Secondly, Thatcher's livery - the book seemed to suggest it included little more than a jacket, and wasn't that important. Not so, according to my research. Livery was essential - not just for servants, but for their employers. Footmen were hired for their height and handsomeness, and their purpose in public was to advertise their employers' wealth. Livery for a servant in 1814 would have involved (at least) plush breeches, stockings (to show off their sexy calves), buckled pumps (that's right, they wore heels), fancy striped waistcoats, sharp jackets with shiny buttons, and either wigs or powdered hair. A poorly-dressed servant reflected poorly on the employer, and for someone as concerned with appearances as Felicity, I thought it unrealistic that she didn't take that amount of care into Thatcher's clothes - especially since she hired him for the sole reason of maintaining appearances!

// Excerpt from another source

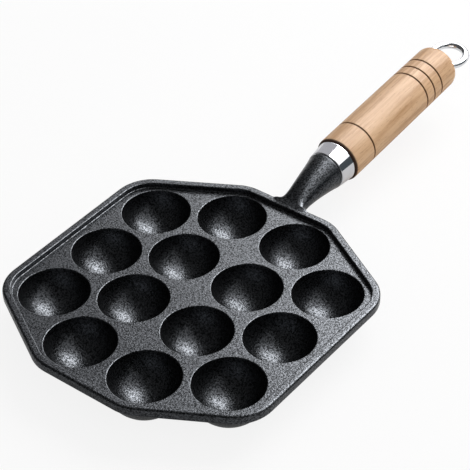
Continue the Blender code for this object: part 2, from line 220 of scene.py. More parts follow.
iron, shader, start = finish_named("seasoned_cast_iron", Metallic=0.92)
place = start.node("ShaderNodeMapping", None, {
    "Vector": start.node("ShaderNodeTexCoord", output="Object"), "Rotation": SAND_TURN})
sand = start.node("ShaderNodeTexNoise", None, {"Vector": place, "Scale": SAND_SCALE,
                                               "Detail": 2.0, "Roughness": 0.55})
fine_sand = start.node("ShaderNodeTexNoise", None, {"Vector": place, "Scale": SAND_FINE_SCALE,
                                                    "Detail": 1.0, "Roughness": 0.5})
cloud = start.node("ShaderNodeTexNoise", None, {"Vector": place, "Scale": CLOUD_SCALE,
                                                "Detail": 3.0, "Roughness": 0.5})
grain = sand * 0.75 + fine_sand * 0.25
feed(shader,
     Base_Color=grain.between(0.39, 0.60).mix((0.010, 0.011, 0.012), (0.076, 0.080, 0.087)),
     Roughness=0.22 + grain * 0.08 + cloud * 0.05,
     Normal=start.node("ShaderNodeBump", None, {"Height": grain, "Strength": 1.0,
                                                "Distance": SAND_HEIGHT}))
print("iron nodes:", len(iron.node_tree.nodes))

# %% [markdown]
# Plating. The ferrule, the eye and the washer are bright metal. Chromium reflects a
# little over half of what meets it, so its colour is a mid grey and not white. A faint
# cloud in the roughness keeps the reflections from looking computed.

# %% Bright plating
SMUDGE_SCALE = 90.0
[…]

Am I the only one who thought it might have been funny if Thatcher had been forced to powder his hair?
Lastly, while I now know this book is the third in a series (The Bachelor Chronicles), the references to previous books were very confusing. I've always been of the opinion that romance novels, even the ones in a series, should be able to stand alone because essentially they are the story about the hero and heroine falling in love. Maybe there are people that disagree, but for me, there were giant gaps in my understanding of the Langley girls' background, parentage (wait, their dad's dead? Wait - he's not dead??), and situation (why are they poor if they have an inheritance?) that prevented me from fully comprehending the story.
Overall, there was little to like about Love Letters From a Duke. However, I did like the concept - I liked the idea of a woman who took charge, and I liked how the Duke pursued her as a footman to win her on his own merits - and while this concept was imperfectly executed, to a certain extent it was mildly entertaining.